■ Task prompt ■
Extract the lines from the first line of the records below through the line containing "LOBE_WAIST = 3.2", inclusive, and reproduce them exactly as written.

■ Extracted data ■
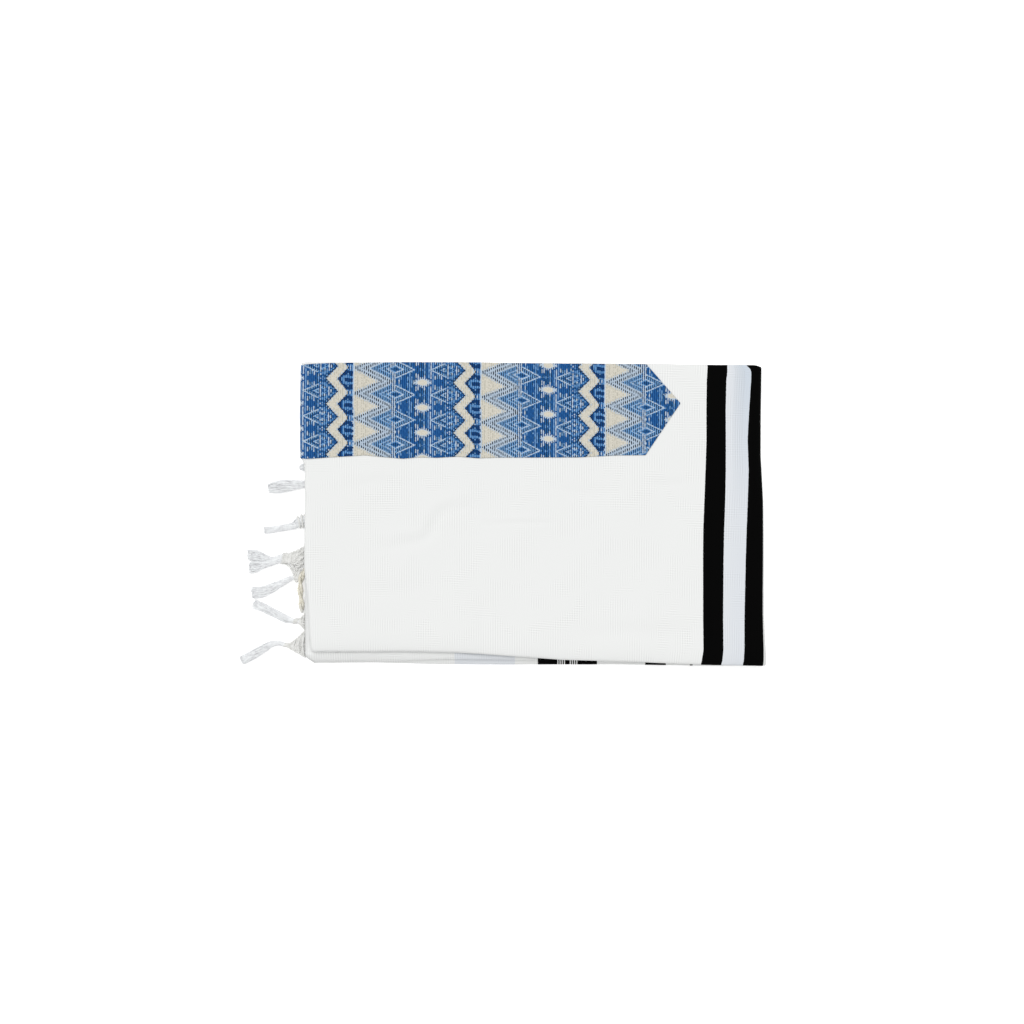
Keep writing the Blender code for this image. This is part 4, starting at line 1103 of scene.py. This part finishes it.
# The dashed columns down the middle of the chevrons, by place and by reach
SEAM, SEAM_HALF_WIDTH, SEAM_FROM, SEAM_TO = 39.4, 2.2, 8.8, 28.6
DASH_REPEAT, DASH = 2.0, 1.1
FAR_SIDE = DIAMOND_CENTRE - 3  # where diamonds turn to broken threads
FAR_SHARE = 0.8  # of their floats that are left there
COLUMN_LINES, COLUMN_LINE_HALF_WIDTH = (94.8, 102.6), 1.05  # light broken columns
POINT_SHADOW, POINT_BORDER = 1.5, 1.8  # before and after a point's slanting edge
LOBE_BORDER, LOBE_OUTLINE = 1.6, 1.1  # before and after a lobe's slanting edge
LOBE_FOOT, LOBE_FOOT_HALF_WIDTH = 120.8, 2.3
LOBE_BARS = (1.9, 4.1, 6.4)  # how far from the middle between two rows a lobe's light bars lie
LOBE_WAIST = 3.2  # how far from a row two lobes meet in a speckled waist
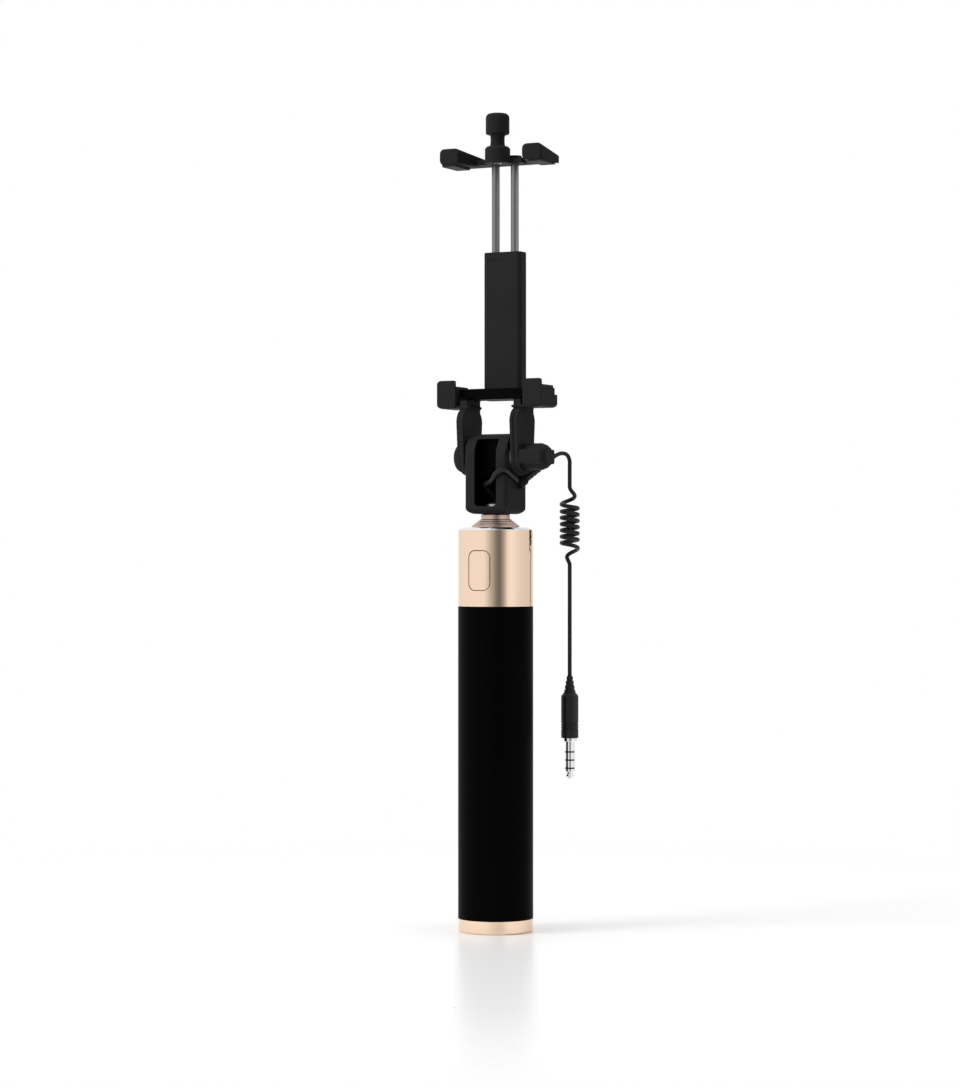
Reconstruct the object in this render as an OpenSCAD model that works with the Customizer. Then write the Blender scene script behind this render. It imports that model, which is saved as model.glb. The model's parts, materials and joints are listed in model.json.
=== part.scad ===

■ The solution ■
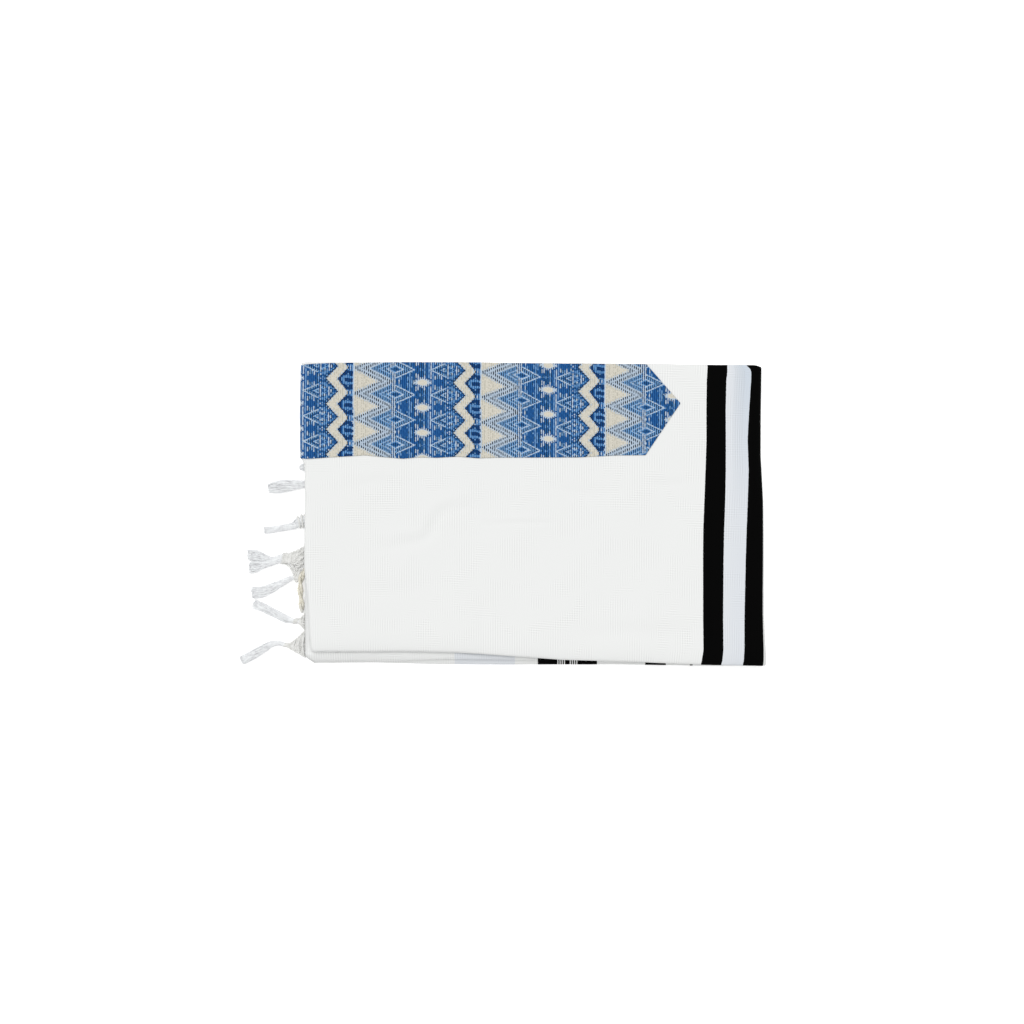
Keep writing the Blender code for this image. This is part 4, starting at line 1103 of scene.py. This part finishes it.
# The dashed columns down the middle of the chevrons, by place and by reach
SEAM, SEAM_HALF_WIDTH, SEAM_FROM, SEAM_TO = 39.4, 2.2, 8.8, 28.6
DASH_REPEAT, DASH = 2.0, 1.1
FAR_SIDE = DIAMOND_CENTRE - 3  # where diamonds turn to broken threads
FAR_SHARE = 0.8  # of their floats that are left there
COLUMN_LINES, COLUMN_LINE_HALF_WIDTH = (94.8, 102.6), 1.05  # light broken columns
POINT_SHADOW, POINT_BORDER = 1.5, 1.8  # before and after a point's slanting edge
LOBE_BORDER, LOBE_OUTLINE = 1.6, 1.1  # before and after a lobe's slanting edge
LOBE_FOOT, LOBE_FOOT_HALF_WIDTH = 120.8, 2.3
LOBE_BARS = (1.9, 4.1, 6.4)  # how far from the middle between two rows a lobe's light bars lie
LOBE_WAIST = 3.2  # how far from a row two lobes meet in a speckled waist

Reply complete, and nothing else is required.